[vfio-users] Passthrough for non-DMA-masters on x86

Mon Apr 20 21:08:19 UTC 2020

On Fri, 17 Apr 2020 09:34:49 -0700
Micah Morton <mortonm at chromium.org> wrote:

> Hi Alex,
> 
> I've been looking at device passthrough for platform devices on x86
> that are not behind an IOMMU by virtue of not being DMA masters. I
> think on some level this is an explicit non-goal of VFIO
> (https://www.spinics.net/lists/linux-renesas-soc/msg26153.html ,
> https://blog.linuxplumbersconf.org/2014/wp-content/uploads/2014/10/LPC2014_IOMMU.txt)?

Mostly that's correct.  We do have a no-iommu mode, which was added to
avoid introducing MSI/X support to uio_pci_generic.  No-iommu mode
implements the device interface, including interrupts, but the user is
on their own for any other kind of DMA.  It also taints the kernel
since we're giving a user access to a device without protection of an
IOMMU.

> >From my understanding VFIO is mostly about IOMMU management. I have a  
> few questions however:
> 
> 1) Are interrupt forwarding, IOMMU mgmt, and PCI config space
> virtualization the main 3 things that VFIO does (plus some hacks to
> get GPUs working in guests)? Would you add any other aspects of VFIO
> that I'm missing?

The entire device is accessed through vfio, including all memory and
I/O ranges.  There are also interfaces for device resets.

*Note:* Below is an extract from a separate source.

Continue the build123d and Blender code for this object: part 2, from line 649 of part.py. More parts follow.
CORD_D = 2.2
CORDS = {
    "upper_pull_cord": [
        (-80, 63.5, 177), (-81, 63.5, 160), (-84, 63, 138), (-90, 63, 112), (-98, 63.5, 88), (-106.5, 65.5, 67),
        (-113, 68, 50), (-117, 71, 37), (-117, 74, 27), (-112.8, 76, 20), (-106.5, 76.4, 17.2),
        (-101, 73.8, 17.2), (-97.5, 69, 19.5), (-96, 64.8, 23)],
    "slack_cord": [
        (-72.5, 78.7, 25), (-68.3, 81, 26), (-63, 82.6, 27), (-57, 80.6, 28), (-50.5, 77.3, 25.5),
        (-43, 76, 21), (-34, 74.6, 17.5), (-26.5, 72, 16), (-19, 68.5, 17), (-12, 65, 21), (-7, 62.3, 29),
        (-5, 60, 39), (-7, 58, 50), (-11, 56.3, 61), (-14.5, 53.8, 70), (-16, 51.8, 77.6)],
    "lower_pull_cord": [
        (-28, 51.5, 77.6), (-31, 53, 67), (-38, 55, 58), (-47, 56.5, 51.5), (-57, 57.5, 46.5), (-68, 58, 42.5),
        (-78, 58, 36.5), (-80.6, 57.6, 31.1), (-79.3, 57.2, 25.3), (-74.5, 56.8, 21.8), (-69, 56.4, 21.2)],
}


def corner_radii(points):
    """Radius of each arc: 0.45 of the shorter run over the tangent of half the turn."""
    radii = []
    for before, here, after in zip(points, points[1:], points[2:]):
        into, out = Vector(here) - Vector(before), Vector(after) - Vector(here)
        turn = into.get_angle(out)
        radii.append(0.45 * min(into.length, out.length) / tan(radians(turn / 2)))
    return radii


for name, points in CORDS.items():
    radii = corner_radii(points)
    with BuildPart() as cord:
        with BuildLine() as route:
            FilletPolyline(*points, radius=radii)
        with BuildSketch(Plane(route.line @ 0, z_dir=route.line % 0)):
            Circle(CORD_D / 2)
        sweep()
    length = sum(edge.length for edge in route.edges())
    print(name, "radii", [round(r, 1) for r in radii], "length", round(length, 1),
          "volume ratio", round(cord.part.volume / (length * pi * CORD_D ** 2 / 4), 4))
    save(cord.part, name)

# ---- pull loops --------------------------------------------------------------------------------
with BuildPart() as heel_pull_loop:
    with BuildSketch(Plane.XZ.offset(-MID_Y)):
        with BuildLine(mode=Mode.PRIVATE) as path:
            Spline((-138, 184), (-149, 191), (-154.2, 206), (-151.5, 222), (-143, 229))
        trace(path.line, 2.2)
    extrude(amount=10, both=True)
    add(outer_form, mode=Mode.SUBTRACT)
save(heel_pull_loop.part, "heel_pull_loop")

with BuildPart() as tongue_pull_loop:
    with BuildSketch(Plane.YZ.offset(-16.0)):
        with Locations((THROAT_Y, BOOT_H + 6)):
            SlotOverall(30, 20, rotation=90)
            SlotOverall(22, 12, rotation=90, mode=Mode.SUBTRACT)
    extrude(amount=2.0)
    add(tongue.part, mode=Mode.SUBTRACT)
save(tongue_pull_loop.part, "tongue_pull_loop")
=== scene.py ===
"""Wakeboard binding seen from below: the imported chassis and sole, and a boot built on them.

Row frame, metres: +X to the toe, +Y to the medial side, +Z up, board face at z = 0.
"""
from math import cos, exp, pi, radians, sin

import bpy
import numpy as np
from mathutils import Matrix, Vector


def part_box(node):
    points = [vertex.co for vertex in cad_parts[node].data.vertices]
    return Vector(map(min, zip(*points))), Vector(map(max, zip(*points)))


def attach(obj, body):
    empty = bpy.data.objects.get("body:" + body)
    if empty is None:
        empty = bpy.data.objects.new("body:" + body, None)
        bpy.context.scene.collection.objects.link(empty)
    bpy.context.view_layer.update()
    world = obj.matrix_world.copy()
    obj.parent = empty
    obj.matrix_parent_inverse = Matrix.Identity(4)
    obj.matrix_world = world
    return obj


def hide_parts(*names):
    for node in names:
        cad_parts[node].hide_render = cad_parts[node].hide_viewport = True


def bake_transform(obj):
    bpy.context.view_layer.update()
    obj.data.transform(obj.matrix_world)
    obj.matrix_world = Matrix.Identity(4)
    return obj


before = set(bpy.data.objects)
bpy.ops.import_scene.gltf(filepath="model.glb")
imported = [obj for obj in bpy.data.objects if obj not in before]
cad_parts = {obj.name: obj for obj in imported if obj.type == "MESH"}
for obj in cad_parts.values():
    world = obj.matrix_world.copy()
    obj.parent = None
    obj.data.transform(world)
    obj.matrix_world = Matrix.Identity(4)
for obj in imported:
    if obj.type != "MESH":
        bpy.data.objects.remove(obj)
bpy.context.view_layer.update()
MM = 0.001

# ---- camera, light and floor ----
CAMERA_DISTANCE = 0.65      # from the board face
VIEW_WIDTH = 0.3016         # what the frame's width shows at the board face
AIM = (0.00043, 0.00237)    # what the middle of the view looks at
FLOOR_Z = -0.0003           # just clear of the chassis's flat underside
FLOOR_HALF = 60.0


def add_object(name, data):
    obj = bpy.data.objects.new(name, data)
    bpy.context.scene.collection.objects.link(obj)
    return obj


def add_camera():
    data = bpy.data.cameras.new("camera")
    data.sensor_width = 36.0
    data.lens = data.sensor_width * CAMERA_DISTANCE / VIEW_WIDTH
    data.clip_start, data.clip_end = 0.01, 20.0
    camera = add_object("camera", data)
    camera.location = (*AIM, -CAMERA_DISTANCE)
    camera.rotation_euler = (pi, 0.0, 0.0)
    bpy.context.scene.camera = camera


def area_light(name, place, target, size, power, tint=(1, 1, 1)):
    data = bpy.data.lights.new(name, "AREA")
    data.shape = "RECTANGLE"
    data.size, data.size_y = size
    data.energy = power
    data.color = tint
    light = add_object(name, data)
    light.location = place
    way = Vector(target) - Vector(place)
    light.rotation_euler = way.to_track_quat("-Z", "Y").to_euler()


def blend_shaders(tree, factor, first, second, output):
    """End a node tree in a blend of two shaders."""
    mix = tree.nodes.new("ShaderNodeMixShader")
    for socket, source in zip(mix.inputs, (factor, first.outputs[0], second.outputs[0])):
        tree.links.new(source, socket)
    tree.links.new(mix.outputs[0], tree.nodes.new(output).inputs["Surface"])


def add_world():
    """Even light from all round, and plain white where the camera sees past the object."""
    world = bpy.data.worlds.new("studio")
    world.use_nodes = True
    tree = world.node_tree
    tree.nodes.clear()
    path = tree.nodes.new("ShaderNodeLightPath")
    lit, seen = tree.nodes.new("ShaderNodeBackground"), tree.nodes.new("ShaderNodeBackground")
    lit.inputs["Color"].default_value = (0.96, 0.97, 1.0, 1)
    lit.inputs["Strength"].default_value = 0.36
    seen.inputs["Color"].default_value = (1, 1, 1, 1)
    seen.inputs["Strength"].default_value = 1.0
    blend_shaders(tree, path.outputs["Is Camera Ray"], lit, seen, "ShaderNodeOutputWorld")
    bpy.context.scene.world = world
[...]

> 2) If you can forward interrupts to a guest without VFIO (say with
> something like this patch:
> https://www.spinics.net/lists/kvm/msg207949.html), then it should be
> pretty simple to configure the VMM to make the MMIO regions of the
> platform device available to the guest. Is VFIO in the loop at all for
> actually giving the guest access to the MMIOs or is that just done by
> mappings in the VMM?

Yes, vfio is in the loop.  A file descriptor is used to access the
device.  Each memory or I/O region of the device is mapped through the
VMM via offsets on that fd.

> *I don't think I care about VFIO virtualizing PCI BARs for the guest
> since I would be telling the guest about the platform devices through
> ACPI -- so the guest wouldn't be looking to the PCI config space for
> that info anyway. I guess one thing to worry about here would be any
> dependencies the assigned platform device has on any other platform
> devices in the system that don't get assigned to the guest.

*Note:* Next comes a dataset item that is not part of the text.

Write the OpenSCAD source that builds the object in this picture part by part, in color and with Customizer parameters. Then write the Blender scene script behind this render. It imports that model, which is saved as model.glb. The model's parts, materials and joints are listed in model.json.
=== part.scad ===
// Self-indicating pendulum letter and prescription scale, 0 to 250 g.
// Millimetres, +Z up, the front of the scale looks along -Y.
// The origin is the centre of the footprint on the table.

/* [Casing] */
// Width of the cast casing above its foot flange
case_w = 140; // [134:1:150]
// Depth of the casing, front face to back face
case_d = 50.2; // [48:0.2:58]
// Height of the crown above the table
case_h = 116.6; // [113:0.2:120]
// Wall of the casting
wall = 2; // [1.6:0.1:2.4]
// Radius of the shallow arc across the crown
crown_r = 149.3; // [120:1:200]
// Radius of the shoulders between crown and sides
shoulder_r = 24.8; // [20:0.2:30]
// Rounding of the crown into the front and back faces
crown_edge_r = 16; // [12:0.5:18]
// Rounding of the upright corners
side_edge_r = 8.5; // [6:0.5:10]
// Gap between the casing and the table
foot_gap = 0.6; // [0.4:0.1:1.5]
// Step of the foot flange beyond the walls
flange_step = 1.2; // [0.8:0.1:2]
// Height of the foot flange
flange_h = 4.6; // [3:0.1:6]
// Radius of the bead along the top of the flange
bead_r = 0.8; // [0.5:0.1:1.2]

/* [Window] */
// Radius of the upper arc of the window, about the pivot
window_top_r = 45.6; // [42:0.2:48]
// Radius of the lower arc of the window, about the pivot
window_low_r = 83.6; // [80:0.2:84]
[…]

You're aware of vfio-platform, right?  Is vfio-platform with
enable_unsafe_noiommu_mode=1 on the vfio module what you're trying to
do?  Of course if you have a non-DMA device, you could also create a
host driver that wraps it via mdev.  You could even make the device
expose a vfio-pci rather than vfio-platform API and invent a fake
config space for it so you don't need to mess with ACPI (assuming
there's a driver in the guest that could bind to a PCI version of the
device).

> 3) Are PCI devices always DMA masters, or at least are they always put
> in an IOMMU group? Have you seen cases of PCI devices that were not
> assignable to a guest through vfio-pci because they weren't in an
> IOMMU group and/or weren't DMA masters?

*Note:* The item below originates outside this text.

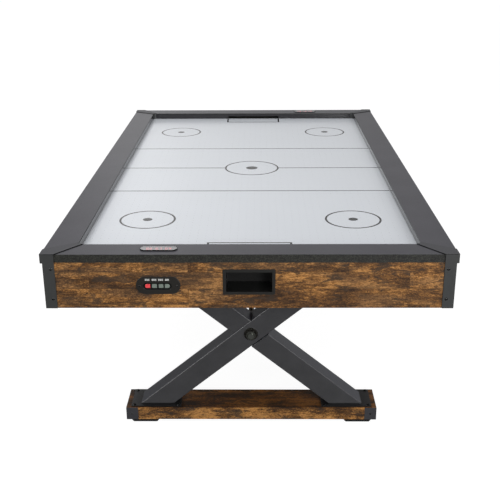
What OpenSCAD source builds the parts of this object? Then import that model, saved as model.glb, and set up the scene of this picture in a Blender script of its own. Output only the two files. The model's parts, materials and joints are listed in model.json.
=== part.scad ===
// Air hockey table, seven-foot size, on two X-shaped leg frames.
// X runs across the table, Y along it and Z up; the control panel faces -Y.
// The origin is on the floor under the middle of the table.

/* [Overall size] */
// Length over the end faces of the corner caps
table_l = 2134; // [2110:2:2160]
// Width over the side faces of the corner caps
table_w = 1219; // [1200:1:1240]
// Height of the corner caps' tops above the floor
table_h = 813; // [800:1:825]

/* [Top rails and playing field] */
// Width of each side rail
side_rail_w = 94; // [88:1:100]
// Width of each end rail
end_rail_w = 88; // [86:1:92]
// Thickness of the rail boards
rail_t = 25; // [21:1:25]
// Depth of the playing surface below the rails' tops
recess_d = 27; // [26:1:30]
// Thickness of the perforated playing surface
field_t = 9.5; // [8:0.5:10]
// Width of the goal slot
goal_w = 256; // [240:2:258]
// Height of the goal slot above the playing surface
goal_h = 13; // [11:1:14]

/* [Cabinet] */
// Height of the cabinet's aprons
apron_h = 145; // [143:1:150]
// Thickness of the apron boards
apron_t = 15; // [14:0.5:16]
// Width of a corner cap's face on the cabinet's end
cap_end_w = 41; // [36:1:46]
// Width of a corner cap's face on the cabinet's side
cap_side_w = 44; // [38:1:50]
// Thickness of the corner caps' wall
cap_t = 2; // [1.5:0.5:2.5]

/* [Leg frames] */
// Distance from the table's middle to the middle of each leg frame
frame_y = 601; // [560:1:640]
// Width of a leg's face
leg_w = 77; // [70:1:80]
// Depth of a leg's section
leg_d = 84; // [76:1:86]
// Radius of the leg tube's corners
leg_r = 3; // [3:0.5:6]
// Wall thickness of the leg's steel tube
leg_wall = 2; // [1.5:0.5:3]
// Height of the crossing of the two legs
cross_z = 349; // [345:1:356]
// Distance from the frame's middle to the middle of each leg's foot
foot_x = 343.6; // [335:0.2:350]

/* [Base] */
// Length of a base beam over its end straps
base_l = 912; // [900:2:930]
// Depth of a base beam over its end straps
base_d = 134; // [126:1:136]
// Height of a base beam
base_h = 49; // [45:1:52]
// Height of the foot pads
pad_h = 14; // [10:1:18]

/* [Controls] */
// Travel of the push buttons
button_travel = 1.5; // [1:0.1:1.6]

/* [Hidden] */
$fn = 48;
e = 0.5;                                  // overcut that keeps cuts clean

// Outer faces, from the outside in
half_w = table_w / 2;
half_l = table_l / 2;
rail_x = half_w - cap_t;
rail_y = half_l - cap_t;
apron_x = rail_x - 6.5;
apron_y = rail_y - 1;
inner_x = apron_x - apron_t;
inner_y = apron_y - apron_t;
open_x = rail_x - side_rail_w;
open_y = rail_y - end_rail_w;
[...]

Non-DMA master PCI devices is not a set that has any special handling.
AFAIK, there's really no way to define a PCI device as non-DMA.
Perhaps the bus-master bit could be hard-coded to zero, but I think
that would be ad-hoc, not really defined by the spec.  Whether a PCI
device is placed into an IOMMU group depends on the topology, if it's
downstream of an IOMMU, then it's placed into an IOMMU group,
regardless of DMA capabilities.  A system could be constructed where
only a subset of devices are downstream of an IOMMU, but I've never
seen such a configuration.  Thanks,

Alex